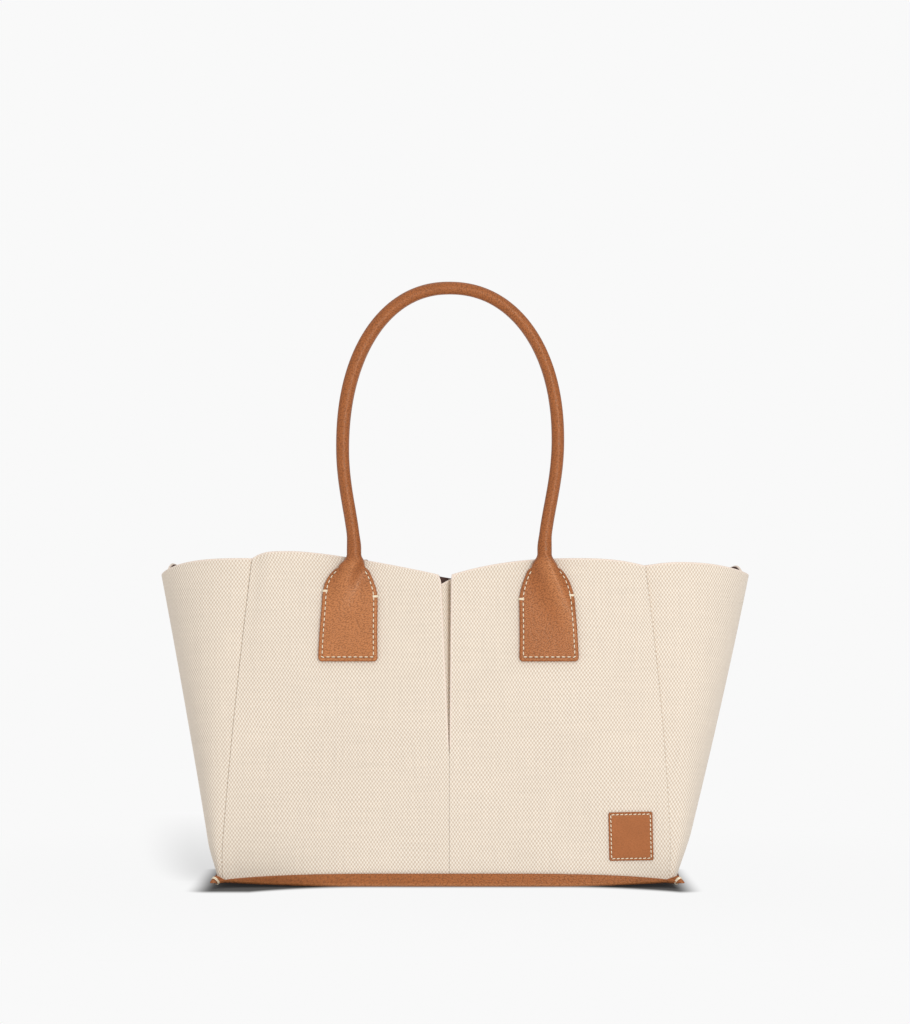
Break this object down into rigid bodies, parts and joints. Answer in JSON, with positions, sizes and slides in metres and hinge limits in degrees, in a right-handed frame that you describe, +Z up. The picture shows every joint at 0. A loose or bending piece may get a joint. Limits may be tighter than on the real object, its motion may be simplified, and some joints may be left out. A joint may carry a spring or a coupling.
{
  "type": "tote bag",
  "caption": "Open canvas tote bag with spread sides, a pleated slit front and back, leather base tray, stitched tabs and rolled leather handles that swing.",
  "frame": {"origin": "middle of the base's underside, on the surface that the bag stands on", "axes": "+Z up, +X to the right as seen from the front, +Y from the front to the back"},
  "size_m": [0.4785, 0.1892, 0.4757],
  "materials": {
    "canvas": "undyed two-tone woven canvas, matt",
    "lining": "dark brown cotton twill, matt",
    "leather": "tan pebbled leather, half matt",
    "board": "pressed fibre board",
    "cord": "cotton cord",
    "backing": "stiff non-woven cloth"
  },
  "bodies": {
    "bag": {"base_leather": "leather", "base_board": "board", "lining_floor": "lining", "front_panel_left": "canvas", "front_panel_right": "canvas", "front_pleat_gusset": "canvas", "back_panel_left": "canvas", "back_panel_right": "canvas", "back_pleat_gusset": "canvas", "side_panel_left": "canvas", "side_panel_right": "canvas", "front_lining": "lining", "back_lining": "lining", "left_lining": "lining", "right_lining": "lining", "front_tab_left": "leather", "front_tab_right": "leather", "rear_tab_left": "leather", "rear_tab_right": "leather", "front_tab_backing_left": "backing", "front_tab_backing_right": "backing", "rear_tab_backing_left": "backing", "rear_tab_backing_right": "backing", "front_handle_neck_left": "leather", "front_handle_neck_right": "leather", "rear_handle_neck_left": "leather", "rear_handle_neck_right": "leather", "label_patch": "leather"},
    "front_handle": {"front_handle_cover": "leather", "front_handle_core": "cord"},
    "rear_handle": {"rear_handle_cover": "leather", "rear_handle_core": "cord"}
  },
  "joints": [
    {"name": "front_handle_swing", "type": "hinge", "parent": "bag", "child": "front_handle", "pos_m": [0, -0.08365, 0.2535], "axis": [1, 0, 0], "range_deg": [-19, 178], "deforming": ["front_handle_neck_left", "front_handle_neck_right"]},
    {"name": "rear_handle_swing", "type": "hinge", "parent": "bag", "child": "rear_handle", "pos_m": [0, 0.08365, 0.2535], "axis": [1, 0, 0], "range_deg": [0, 197], "deforming": ["rear_handle_neck_left", "rear_handle_neck_right"]}
  ]
}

--- Goal of the exercise ---
Output all of the material, please, exactly as it stands.

--- Full response ---
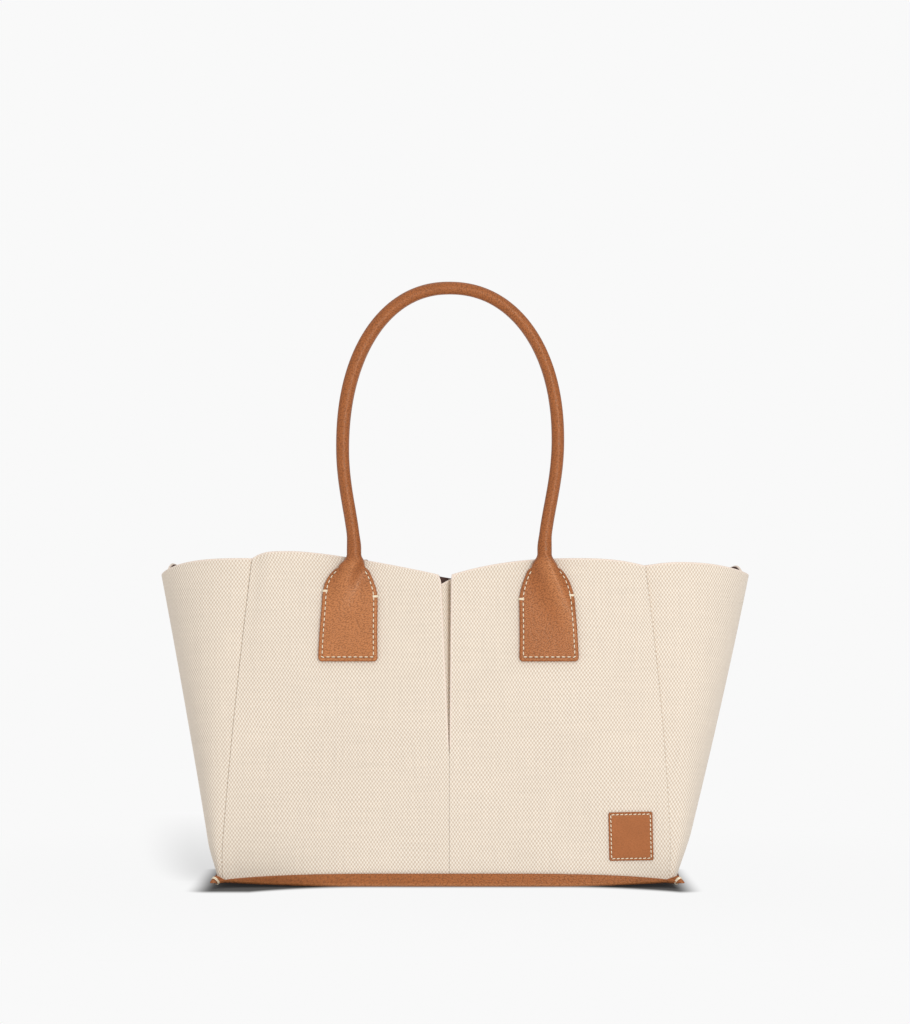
Break this object down into rigid bodies, parts and joints. Answer in JSON, with positions, sizes and slides in metres and hinge limits in degrees, in a right-handed frame that you describe, +Z up. The picture shows every joint at 0. A loose or bending piece may get a joint. Limits may be tighter than on the real object, its motion may be simplified, and some joints may be left out. A joint may carry a spring or a coupling.
{
  "type": "tote bag",
  "caption": "Open canvas tote bag with spread sides, a pleated slit front and back, leather base tray, stitched tabs and rolled leather handles that swing.",
  "frame": {"origin": "middle of the base's underside, on the surface that the bag stands on", "axes": "+Z up, +X to the right as seen from the front, +Y from the front to the back"},
  "size_m": [0.4785, 0.1892, 0.4757],
  "materials": {
    "canvas": "undyed two-tone woven canvas, matt",
    "lining": "dark brown cotton twill, matt",
    "leather": "tan pebbled leather, half matt",
    "board": "pressed fibre board",
    "cord": "cotton cord",
    "backing": "stiff non-woven cloth"
  },
  "bodies": {
    "bag": {"base_leather": "leather", "base_board": "board", "lining_floor": "lining", "front_panel_left": "canvas", "front_panel_right": "canvas", "front_pleat_gusset": "canvas", "back_panel_left": "canvas", "back_panel_right": "canvas", "back_pleat_gusset": "canvas", "side_panel_left": "canvas", "side_panel_right": "canvas", "front_lining": "lining", "back_lining": "lining", "left_lining": "lining", "right_lining": "lining", "front_tab_left": "leather", "front_tab_right": "leather", "rear_tab_left": "leather", "rear_tab_right": "leather", "front_tab_backing_left": "backing", "front_tab_backing_right": "backing", "rear_tab_backing_left": "backing", "rear_tab_backing_right": "backing", "front_handle_neck_left": "leather", "front_handle_neck_right": "leather", "rear_handle_neck_left": "leather", "rear_handle_neck_right": "leather", "label_patch": "leather"},
    "front_handle": {"front_handle_cover": "leather", "front_handle_core": "cord"},
    "rear_handle": {"rear_handle_cover": "leather", "rear_handle_core": "cord"}
  },
  "joints": [
    {"name": "front_handle_swing", "type": "hinge", "parent": "bag", "child": "front_handle", "pos_m": [0, -0.08365, 0.2535], "axis": [1, 0, 0], "range_deg": [-19, 178], "deforming": ["front_handle_neck_left", "front_handle_neck_right"]},
    {"name": "rear_handle_swing", "type": "hinge", "parent": "bag", "child": "rear_handle", "pos_m": [0, 0.08365, 0.2535], "axis": [1, 0, 0], "range_deg": [0, 197], "deforming": ["rear_handle_neck_left", "rear_handle_neck_right"]}
  ]
}